While living and working in Edinburgh in 2008 I set out to write one million words in 366 days... but only managed 800,737.

Monday, June 30, 2008

A Reading Life

Today I started gathering my thoughts so that I may summarise my first six months of flailing away at a million words. In particular, I've been looking through my work in progress folders, which are a bit of a misnomer -- this is where work has stalled, and many of these documents will never be recommissioned. What these wasted raw materials reveal, when read en mass, is how much my reading influences my writing.
The effect is more pronounced this year, as I often sit down in front of a blank dodcument and think, "Okay, I just need to write 1,000 words in the next 45 minutes." And so I write. Without a key idea or a first sentence or a big moral in mind. Half of these sessions are fruitless (though they are not pointless; the act of writing fast everyday means the joints are oiled for those days when there is a fire in my belly and I have something smart/funny/important to write about). The other half of these sessions will bear fruit -- perhaps it is a line that will be excised and start it's own story. Perhaps it is an image that belongs elsewhere. Perhaps it is a character or the voice of the narrator that I want to spend more time with. But what the fruitless and fruitful sessions share is that they are not shy about wearing their influences on their sleeves.

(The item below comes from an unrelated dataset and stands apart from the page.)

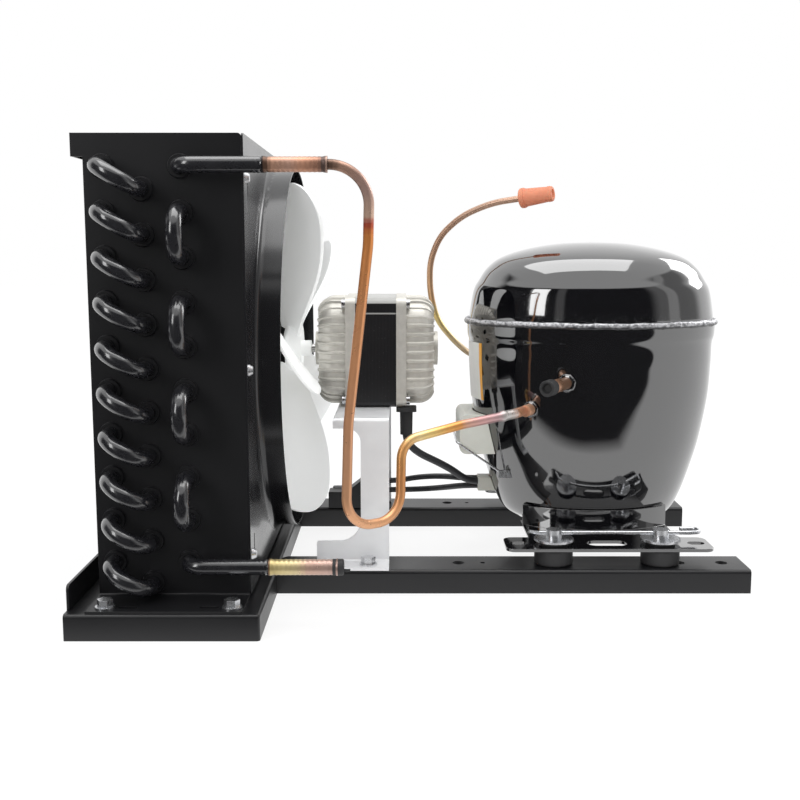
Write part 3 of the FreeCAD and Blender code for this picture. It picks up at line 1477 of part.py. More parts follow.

When I was in the midst of Kurt Vonnegut back in April (books read: God Bless You Mr Rosewater, Breakfast of Champions, Cat's Cradle) I opened up a file one evening and began a piss take of my own serious, literary novel (that is: Novel B). Re-reading the two pages I knocked out of Faucets of Wonder, the Vonnegut influence is clear. Preface, Intrusive narrator, irreverence... it's all so transparent. If I were to return to this document again this year (which I might, I'd say the odds are 3/1), I'd scythe away most of the Vonneguttian aspects, and focus on the story behind the narrative fireworks.
But the thing is, without the fireworks, without the bank of reading behind my imitation, all I would have is a blank page.

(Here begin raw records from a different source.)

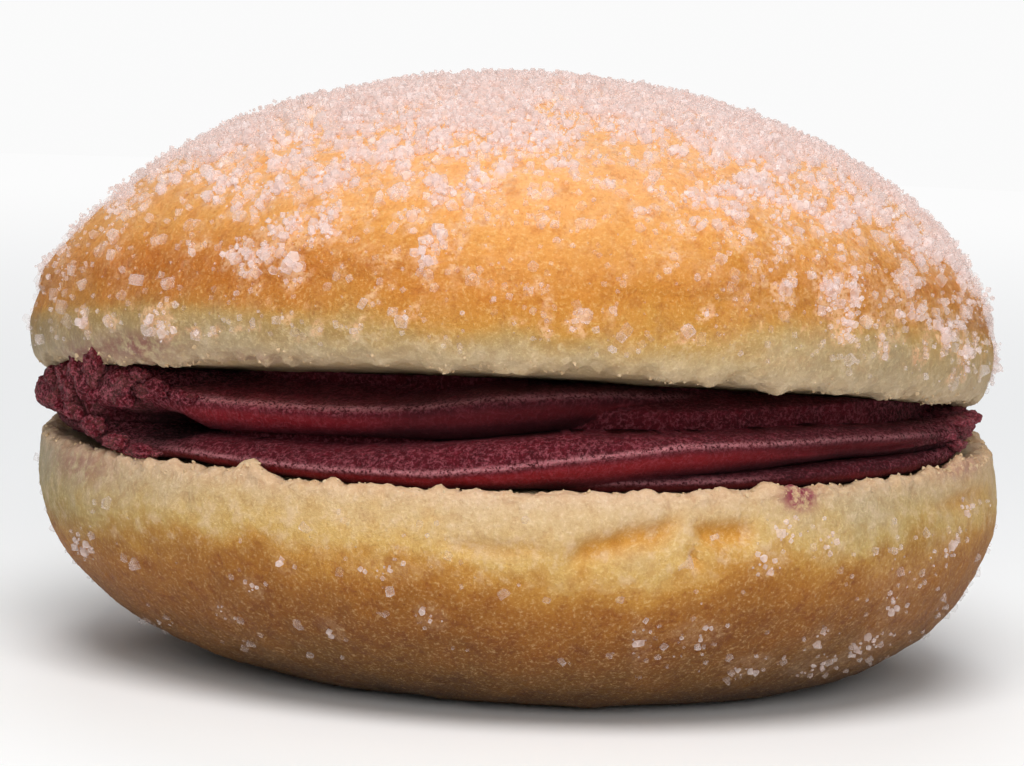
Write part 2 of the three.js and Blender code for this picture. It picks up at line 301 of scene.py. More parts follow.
def ragged(azimuth):
    return 0.22 * (1 + sine(9 * azimuth + 40)) + 0.16 * (1 + sine(17 * azimuth + 126))


def jagged(azimuth, seed):
    # small notches along a lip, from -1 to 1, about 1.5 mm and 0.6 mm wide
    drawn, notches = np.random.default_rng(seed), 0
    for count, share in ((180, 0.6), (460, 0.4)):
        heights = np.resize(drawn.uniform(-1, 1, count), count + 1)
        notches = notches + share * np.interp(azimuth % 360, np.linspace(0, 360, count + 1), heights)
    return notches


def crumbRise(crumbs, azimuth):
    return sum(rise * bump(azimuth, middle, halfWidth) for middle, halfWidth, rise in crumbs)


def spots(table, azimuth, height):
    # the amount that spots add up to: [azimuth, height, half width in degrees, half height, amount]
    return sum(amount * bump(azimuth, middle, halfWidth) * bump(height, level, halfHeight)
               for middle, level, halfWidth, halfHeight, amount in table)


def skinSwell(azimuth, height):
    swell = sine(4 * azimuth + 12 * height) * cosine(1.3 * azimuth + 9.7 * height) * cosine(azimuth / 2)
    return 0.22 * swell + 0.14 * sine(7 * azimuth - 17 * height + 63)


def stacked(rings):
    # the radius and the height of every ring, as two arrays
    return [np.array(values)[:, 0] for values in zip(*rings)]


def patchiness(points, size, seed):
    # low unevenness from -1 to 1, about size millimetres from patch to patch
    start = Vector((seed * 7.1, seed * 3.7, seed * 1.9))
    flat = points.reshape(-1, 3) / size
    values = [noise.fractal(Vector(point) + start, 1.0, 2.1, 3) for point in flat]
    return np.clip(np.array(values).reshape(points.shape[:-1]) * 1.6, -1, 1)


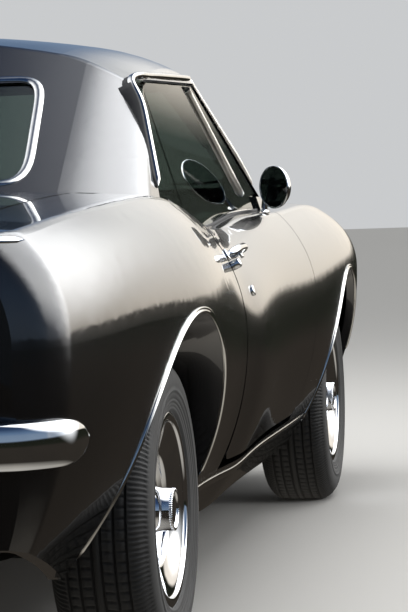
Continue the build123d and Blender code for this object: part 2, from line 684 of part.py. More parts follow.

The process of writing, for me at least, is a process of constantly overstepping the mark, of over-imitating. It is only when you transgress, when you push the story too far, that you learn anything about writing. This is why reading is such a vital part of a writing life -- you need those other voices to rattle around in your head, those imagined lives to sit across the table from you, to push you towards a vision and a voice that is truly yours.
Aside from my fiction, I should be able to look back on this blog and trace my reading life as I can my writing life -- the two being so entwined. And I have, from time to time, thrown words at the books (and audiobooks) I have consumed. But I must confess I haven't been as assiduous as I would have liked (now that I'm trying to don my historian hat). What did I think of Never Let Me Go? Why did I not finish reading Waverly? I can provide rough answers now, but the steam has gone out of these experiences - what I write would tell me more about what I'm reading/listening to now, and my own fictions I'm working on, than what I was doing at the time.
So I shall endeavour to say more about reading on this blog in the next six months -- not because I think I have much to add in the way of literary criticism, but because it is, undeniably, a part of the year of a million words (Misnomer #2).
And even though it's still technically the first half of 2008, I'm going to get my resolution off to a running start.
Today at lunch I finished Jack O'Connell's 'Word Made Flesh'. The cover blurb from James Ellroy proclaims O'Connell is "the future of the dark, literary suspense novel." I would never read a book on the basis of its blurb (I sought out 'World Made Flesh' on the basis of a recommendation somewhere online), but this particular one says more than it seems. Yes, this book is dark and at times literary (if being about books and language makes something literary), though I didn't ever find it suspenseful. But that's okay because Ellroy says O'Connell is the future of the dark, literary suspense novel - he doesn't say this is the novel. Which is like saying, "I think David Smith will be an All Black one day." This sense of as yet unrealised potential typifies my reaction to 'Word Made Flesh'. The story frequently gets bogged down in scenes which build up his fictional New England city of Quinsigamond and its underbelly but don't actually move the story on in any meaningful way. It often feels like the crime fiction aspects have been learnt by rote, and although O'Connell is doing everything in his power to up the ante (more violence, more corruption, still more violence) he hasn't yet transcended the straightjacket of genre.
I’m hanging out for the second instalment in Carl Shuker’s Three Novellas For A Novel (available to download for “Free Or More”). The first novella, ‘The Depleted Forest’, isn’t an easy read, but Shuker’s work never is. Think Pynchon or David Foster Wallace or William Gass. But as with these writers, the rewards are there for those who persevere, or just let go and let the prose and the mysteries of scientific advances in concrete and machine translations of Japanese texts wash over you.
Then there’s Brave New World, Cymbeline, and Sport 36… which all deserve comment but I’ve done my dash tonight. This is, after all, the first day of my resolution.